WRITTEN EXERCISE: In the listing below, locate the line that contains "marks.append(span(small_x, (small_y - small_line_height" and the line that contains "imported = [obj". Restate word for word those two lines and every line between them, and nothing else.

INFORMATION SUPPLIED:
______

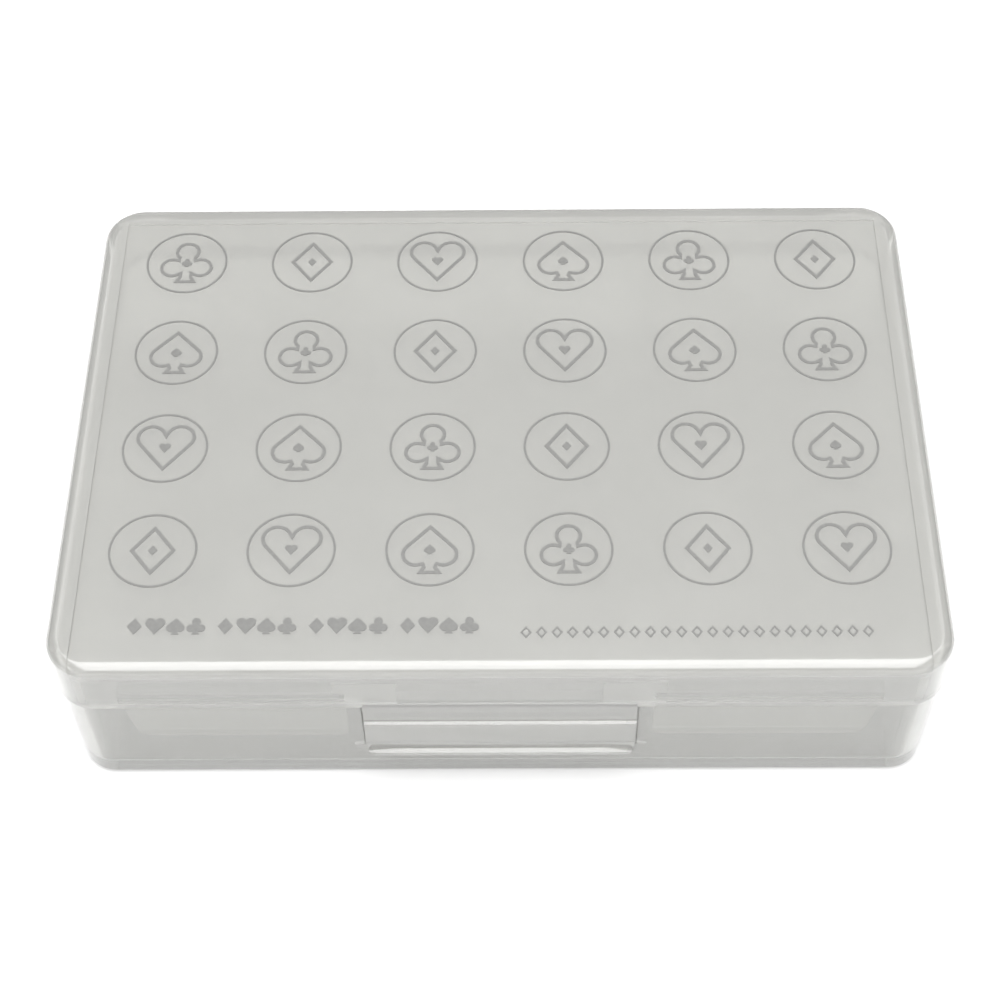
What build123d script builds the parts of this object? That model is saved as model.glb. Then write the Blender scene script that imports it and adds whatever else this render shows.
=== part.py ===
"""Deck box for one deck of playing cards: a polypropylene tray and lid joined by a moulded hinge along the
back, with a snap tab at the front and a pattern printed on the lid.

Millimetres. X runs along the long side, +Y to the back, +Z up. The origin is the centre of the closed
case's bounding box, on its underside."""
import os

from build123d import *

os.makedirs("parts", exist_ok=True)

# Closed case
case_width = 104.0  # lid, side to side
case_depth = 72.0  # lid, front face to rear face
case_height = 24.8  # underside of the tray to the top of the lid
lid_height = 8.3  # top of the lid down to its rim
corner_radius = 5.0  # upright corners of the lid
rim_gap = 0.2  # between the two rims when the case is shut

# Lid
lid_wall = 1.2
lid_roof = 1.4
lid_top_round = 1.3  # outer edge all round the top
lid_inner_round = 0.8
panel_inset = 3.0  # border round the sunk panel, at the sides and the back
panel_depth = 0.25

# Tray
base_step = 0.3  # the tray stands this far inside the lid's outer face
base_draft = 0.5  # how much each side of the tray draws in from rim to floor
base_wall = 1.4
base_floor = 1.4
base_bottom_round = 0.8
base_inner_round = 1.0

# Snap tab: a flush strip that bends, and below it a grip that stands proud
tab_width = 31.8
flexure_height = 4.0
flexure_thickness = 0.9
grip_height = 6.7
grip_proud = 0.35
grip_corner_radius = 1.6
lip_height = 0.8  # turned-out foot of the grip
lip_proud = 0.85
lip_back = 0.35  # how far the foot's back lies behind the lid's front face
foot_height = 1.5  # the thin part of the grip that hangs over the tray's wall

# Catch: the tray's wall steps in behind the tab and carries a ridge for the tab's hook
pocket_side_clearance = 0.3
pocket_wall = 1.0
pocket_cheek = 1.3
pocket_foot_overlap = 1.2  # the pocket ends this far above the foot of the tab
catch_rise = 2.1  # the catch wall stands this far above the lid's rim
ridge_height = 0.9
nose_gap = 0.05  # between the noses of the hook and the ridge
ridge_margin = 1.2  # from each end of the tab to the end of a ridge
hook_gap = 0.15  # under the catch ridge when the case is shut

# Pads inside the lid's front wall, over the ends of the tab
pad_inside_tab = 4.0  # from the tab's end towards the middle
pad_outside_tab = 3.4
pad_height = 4.4
pad_thickness = 0.35
pad_gap = 0.1  # to the catch wall

# Lips that hang from the lid inside the tray's front wall
lip_start_clearance = 0.5
lip_end_from_side = 7.7
lip_end_slant = 1.4
lip_depth = 9.0  # below the lid's rim
lip_straight = 6.9  # where the lead-in taper starts
lip_root_height = 2.0
lip_root_gap = 0.3
lip_gap = 0.15  # to the tray's wall at the rim
lip_draft = 0.3
lip_lead_in = 0.35
lip_thickness = 1.1
lip_corner_radius = 1.5

# Moulded hinge
hinge_end_from_side = 8.0
hinge_thickness = 0.35
hinge_inner_radius = 0.35
land_height = 1.6  # flush strip on the tray that the hinge grows from
land_margin = 1.0

# Printed pattern on the sunk panel
print_columns = 6
print_rows = 4
print_side_margin = 11.25  # to the centres of the outer medallions
print_front_margin = 16.7
print_back_margin = 9.7
medallion_radius = 5.25
ring_width = 0.45
ink_thickness = 0.05
title_side_margin = 9.0
title_height = 2.9
title_from_front = 6.1
small_line_height = 1.7
small_line_from_front = 5.1
line_start_x = 2.2  # the small line starts this far right of the middle, the title ends as far left

# Places worked out from the sizes above
hinge_outer_radius = hinge_inner_radius + hinge_thickness
front_y = -(case_depth + lip_proud + hinge_outer_radius) / 2 + lip_proud
rear_y = front_y + case_depth
middle_y = (front_y + rear_y) / 2
lid_rim_z = case_height - lid_height
base_rim_z = lid_rim_z - rim_gap
hinge_z = lid_rim_z - rim_gap / 2
base_width = case_width - 2 * base_step
base_depth = case_depth - 2 * base_step
base_radius = corner_radius - base_step
tab_back_y = front_y + flexure_thickness
grip_top_z = lid_rim_z - flexure_height
grip_bottom_z = grip_top_z - grip_height
pocket_y = front_y + lid_wall + pad_thickness + pad_gap
ridge_depth = (pocket_y - tab_back_y - nose_gap) / 2
pocket_half = tab_width / 2 + pocket_side_clearance
pocket_bottom_z = grip_bottom_z + pocket_foot_overlap
catch_half = pocket_half + pocket_cheek
catch_back_y = pocket_y + pocket_wall
catch_top_z = lid_rim_z + catch_rise
hook_top_z = grip_top_z - hook_gap
ridge_half = tab_width / 2 - ridge_margin
panel_z = case_height - panel_depth
print_pitch_x = (case_width - 2 * print_side_margin) / (print_columns - 1)
print_pitch_y = (case_depth - print_front_margin - print_back_margin) / (print_rows - 1)
print_y = front_y + print_front_margin
title_length = case_width / 2 - title_side_margin - line_start_x
lip_end_x = case_width / 2 - lip_end_from_side
hinge_half = case_width / 2 - hinge_end_from_side
pad_inner_x = tab_width / 2 - pad_inside_tab
pad_outer_x = tab_width / 2 + pad_outside_tab


def span(x, y, z):
    """A block between the two ends given for each axis."""
    corner = Pos((x[0] + x[1]) / 2, (y[0] + y[1]) / 2, (z[0] + z[1]) / 2)
    return corner * Box(x[1] - x[0], y[1] - y[0], z[1] - z[0])


def prism_along_x(points, half_length):
    """A section given as (y, z) points, run from -half_length to half_length along X."""
    section = make_face(Polyline([(0, y, z) for y, z in points], close=True))
    return Pos(-half_length, 0, 0) * extrude(section, amount=2 * half_length, dir=(1, 0, 0))


def drawn_block(width, depth, radius, draw, low_z, high_z):
    """A block with round upright corners, full size at the top and drawn in on each side at the bottom."""
    low = Pos(0, middle_y, low_z) * RectangleRounded(width - 2 * draw, depth - 2 * draw, radius - draw)
    high = Pos(0, middle_y, high_z) * RectangleRounded(width, depth, radius)
    return loft([low, high], ruled=True)


def straight_block(inset, low_z, high_z):
    """The lid's outline, moved in by inset, between two heights."""
    outline = RectangleRounded(case_width - 2 * inset, case_depth - 2 * inset, corner_radius - inset)
    return extrude(Pos(0, middle_y, low_z) * outline, amount=high_z - low_z)


def ridge(face_y, flat_z, out, up):
    """A snap ridge: a flat side at flat_z, a nose that stands out from face_y, and a slope back to it."""
    nose_z = flat_z + up * ridge_height / 2
    end_z = flat_z + up * ridge_height
    points = [(face_y, flat_z), (face_y + out, flat_z), (face_y + out, nose_z), (face_y, end_z)]
    return prism_along_x(points, ridge_half)


def base_tray():
    """The tray: drawn walls, a pocket behind the tab with its catch wall, and the land of the hinge."""
    tray = drawn_block(base_width, base_depth, base_radius, base_draft, 0, base_rim_z)
    tray = fillet(tray.edges().group_by(Axis.Z)[0], base_bottom_round)
    cavity = drawn_block(
        base_width - 2 * base_wall,
        base_depth - 2 * base_wall,
        base_radius - base_wall,
        base_draft,
        base_floor,
        base_rim_z,
    )
    tray -= fillet(cavity.edges().group_by(Axis.Z)[0], base_inner_round)

    catch_x = (-catch_half, catch_half)
    inside_wall_y = front_y + base_step + base_draft + base_wall / 2
    tray += span(catch_x, (inside_wall_y, catch_back_y), (pocket_bottom_z - pocket_wall, base_rim_z))
    tray -= span((-pocket_half, pocket_half), (front_y, pocket_y), (pocket_bottom_z, base_rim_z))
    tray += span(catch_x, (pocket_y, catch_back_y), (base_rim_z, catch_top_z))
    tray += ridge(pocket_y, grip_top_z, -ridge_depth, 1)

    land_half = hinge_half + land_margin
    land_y = (rear_y - base_step - base_wall / 2, rear_y)
    tray += span((-land_half, land_half), land_y, (base_rim_z - land_height, base_rim_z))
    return tray


def lip_section():
    """Side view of a front lip: a root against the lid's wall, a drawn blade, and a lead-in at its foot."""
    blade_y = front_y + base_step + base_wall + lip_gap
    back_y = blade_y + lip_thickness
    straight_end_y = blade_y + lip_draft
    return [
        (front_y + lid_wall / 2, lid_rim_z + lip_root_height),
        (back_y, lid_rim_z + lip_root_height),
        (back_y, lid_rim_z - lip_depth),
        (straight_end_y + lip_lead_in, lid_rim_z - lip_depth),
        (straight_end_y, lid_rim_z - lip_straight),
        (blade_y, lid_rim_z + lip_root_gap),
        (front_y + lid_wall / 2, lid_rim_z + lip_root_gap),
    ]


def front_lip(side):
    """One lip of the lid, right of the tab (side = 1) or left of it (side = -1)."""
    start_x = catch_half + lip_start_clearance
    low_z = lid_rim_z - lip_depth
    high_z = lid_rim_z + lip_root_height
    corners = [
        (side * start_x, high_z),
        (side * start_x, low_z),
        (side * (lip_end_x - lip_end_slant), low_z),
        (side * lip_end_x, lid_rim_z),
        (side * lip_end_x, high_z),
    ]
    outline = make_face(Polyline([(x, front_y, z) for x, z in corners], close=True))
    outline = fillet(outline.vertices().group_by(Axis.Z)[0], lip_corner_radius)
    front_view = extrude(outline, amount=lid_wall + base_wall + lip_thickness + 1, dir=(0, 1, 0))
    return front_view & prism_along_x(lip_section(), case_width / 2)


def rounded_top(inset, top_z, radius):
    """A straight block from the lid's rim up to top_z, with its top edge rounded."""
    block = straight_block(inset, lid_rim_z, top_z)
    return fillet(block.edges().group_by(Axis.Z)[-1], radius)


def lid_shell():
    """The lid: roof with its sunk panel, walls, the two front lips and the pads over the tab's ends.

    The panel's own rounding runs down into the front wall."""
    panel_half = case_width / 2 - panel_inset
    panel = span((-panel_half, panel_half), (front_y, rear_y - panel_inset), (lid_rim_z, case_height))
    lid = rounded_top(0, case_height, lid_top_round) - panel
    lid += rounded_top(0, panel_z, lid_top_round) & panel
    lid -= rounded_top(lid_wall, case_height - lid_roof, lid_inner_round)

    wall_y = front_y + lid_wall
    for side in (-1, 1):
        lid += front_lip(side)
        pad_x = sorted((side * pad_inner_x, side * pad_outer_x))
        lid += span(pad_x, (wall_y - lid_wall / 2, wall_y + pad_thickness), (lid_rim_z, lid_rim_z + pad_height))
    return lid


def tab_flexure():
    """The thin strip that joins the tab to the lid and bends when the tab is pulled."""
    half = tab_width / 2
    return span((-half, half), (front_y, tab_back_y), (grip_top_z, lid_rim_z))


def latch_tab():
    """The grip, with its turned-out foot and the hook on its back."""
    half = tab_width / 2
    grip_y = front_y - grip_proud
    foot_y = front_y - lip_proud
    points = [
        (grip_y, grip_top_z),
        (tab_back_y, grip_top_z),
        (tab_back_y, grip_bottom_z + foot_height),
        (front_y + lip_back, grip_bottom_z + foot_height),
        (front_y + lip_back, grip_bottom_z),
        (foot_y, grip_bottom_z),
        (foot_y, grip_bottom_z + lip_height),
        (grip_y, grip_bottom_z + lip_height),
    ]
    grip = prism_along_x(points, half)
    upright = grip.edges().filter_by(Axis.Y).group_by(Axis.Z)[0]
    grip = fillet(upright, grip_corner_radius)
    return grip + ridge(tab_back_y, hook_top_z, ridge_depth, -1)


def hinge_web():
    """The moulded hinge: a thin strip that loops out from the tray's land to the lid's wall."""
    along_x = Pos(0, rear_y, hinge_z) * Rot(0, 90, 0)
    loop = along_x * Cylinder(hinge_outer_radius, 2 * hinge_half)
    loop -= along_x * Cylinder(hinge_inner_radius, 2 * hinge_half)
    return loop & span(
        (-hinge_half, hinge_half),
        (rear_y, rear_y + hinge_outer_radius),
        (hinge_z - hinge_outer_radius, hinge_z + hinge_outer_radius),
    )


def lid_print():
    """The printed film of ink on the sunk panel: a ring for each medallion and a band for each line below."""
    height = (panel_z, panel_z + ink_thickness)
    ring = Cylinder(medallion_radius, ink_thickness)
    ring -= Cylinder(medallion_radius - ring_width, ink_thickness)
    marks = []
    for row in range(print_rows):
        for column in range(print_columns):
            x = (column - (print_columns - 1) / 2) * print_pitch_x
            y = print_y + row * print_pitch_y
            marks.append(Pos(x, y, panel_z + ink_thickness / 2) * ring)
    title_y = front_y + title_from_front
    small_y = front_y + small_line_from_front
    title_x = (-line_start_x - title_length, -line_start_x)
    marks.append(span(title_x, (title_y - title_height / 2, title_y + title_height / 2), height))
    small_x = (line_start_x, line_start_x + title_length)
    marks.append(span(small_x, (small_y - small_line_height / 2, small_y + small_line_height / 2), height))
    return Compound(children=marks)


nodes = {
    "base_tray": base_tray(),
    "lid_shell": lid_shell(),
    "tab_flexure": tab_flexure(),
    "latch_tab": latch_tab(),
    "hinge_web": hinge_web(),
    "lid_print": lid_print(),
}
for name, shape in nodes.items():
    export_step(shape, f"parts/{name}.step")
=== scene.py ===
"""Looks of a shallow deck box for trading cards, in milky polypropylene with a snap tab and a printed lid.

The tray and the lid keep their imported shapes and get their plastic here. The snap tab, the moulded hinge
and the printed ink are modelled here, and stand for the plain solids of the frame. Metres, in the frame's
own axes: X along the long side, +Y to the hinge, +Z up."""
import math

import bmesh
import bpy
from bpy.props import FloatProperty, FloatVectorProperty, IntProperty, PointerProperty
from mathutils import Matrix, Vector


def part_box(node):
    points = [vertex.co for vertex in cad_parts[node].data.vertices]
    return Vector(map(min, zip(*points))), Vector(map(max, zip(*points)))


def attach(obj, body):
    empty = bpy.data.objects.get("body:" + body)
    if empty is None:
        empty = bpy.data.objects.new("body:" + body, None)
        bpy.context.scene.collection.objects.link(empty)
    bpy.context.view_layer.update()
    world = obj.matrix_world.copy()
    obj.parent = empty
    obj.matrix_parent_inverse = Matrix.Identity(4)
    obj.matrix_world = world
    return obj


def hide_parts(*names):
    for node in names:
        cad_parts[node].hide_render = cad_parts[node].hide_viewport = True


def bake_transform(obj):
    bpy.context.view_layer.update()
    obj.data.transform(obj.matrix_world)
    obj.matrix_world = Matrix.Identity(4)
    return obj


bl_info = {
    "name": "Deck Box Looks",
    "version": (1, 0, 0),
    "blender": (4, 5, 0),
    "location": "3D View > Sidebar > Deck Box",
    "description": "Finishes a milky deck box with a snap tab, a moulded hinge and a printed lid",
    "category": "Object",
}

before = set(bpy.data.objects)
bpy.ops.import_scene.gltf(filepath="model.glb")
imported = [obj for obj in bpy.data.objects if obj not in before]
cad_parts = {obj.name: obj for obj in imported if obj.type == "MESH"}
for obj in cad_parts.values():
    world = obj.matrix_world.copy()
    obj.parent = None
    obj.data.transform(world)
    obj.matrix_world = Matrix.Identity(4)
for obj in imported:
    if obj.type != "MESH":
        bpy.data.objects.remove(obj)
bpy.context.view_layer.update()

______

RESPONSE TO THE EXERCISE:
    marks.append(span(small_x, (small_y - small_line_height / 2, small_y + small_line_height / 2), height))
    return Compound(children=marks)


nodes = {
    "base_tray": base_tray(),
    "lid_shell": lid_shell(),
    "tab_flexure": tab_flexure(),
    "latch_tab": latch_tab(),
    "hinge_web": hinge_web(),
    "lid_print": lid_print(),
}
for name, shape in nodes.items():
    export_step(shape, f"parts/{name}.step")
=== scene.py ===
"""Looks of a shallow deck box for trading cards, in milky polypropylene with a snap tab and a printed lid.

The tray and the lid keep their imported shapes and get their plastic here. The snap tab, the moulded hinge
and the printed ink are modelled here, and stand for the plain solids of the frame. Metres, in the frame's
own axes: X along the long side, +Y to the hinge, +Z up."""
import math

import bmesh
import bpy
from bpy.props import FloatProperty, FloatVectorProperty, IntProperty, PointerProperty
from mathutils import Matrix, Vector


def part_box(node):
    points = [vertex.co for vertex in cad_parts[node].data.vertices]
    return Vector(map(min, zip(*points))), Vector(map(max, zip(*points)))


def attach(obj, body):
    empty = bpy.data.objects.get("body:" + body)
    if empty is None:
        empty = bpy.data.objects.new("body:" + body, None)
        bpy.context.scene.collection.objects.link(empty)
    bpy.context.view_layer.update()
    world = obj.matrix_world.copy()
    obj.parent = empty
    obj.matrix_parent_inverse = Matrix.Identity(4)
    obj.matrix_world = world
    return obj


def hide_parts(*names):
    for node in names:
        cad_parts[node].hide_render = cad_parts[node].hide_viewport = True


def bake_transform(obj):
    bpy.context.view_layer.update()
    obj.data.transform(obj.matrix_world)
    obj.matrix_world = Matrix.Identity(4)
    return obj


bl_info = {
    "name": "Deck Box Looks",
    "version": (1, 0, 0),
    "blender": (4, 5, 0),
    "location": "3D View > Sidebar > Deck Box",
    "description": "Finishes a milky deck box with a snap tab, a moulded hinge and a printed lid",
    "category": "Object",
}

before = set(bpy.data.objects)
bpy.ops.import_scene.gltf(filepath="model.glb")
imported = [obj for obj in bpy.data.objects if obj not in before]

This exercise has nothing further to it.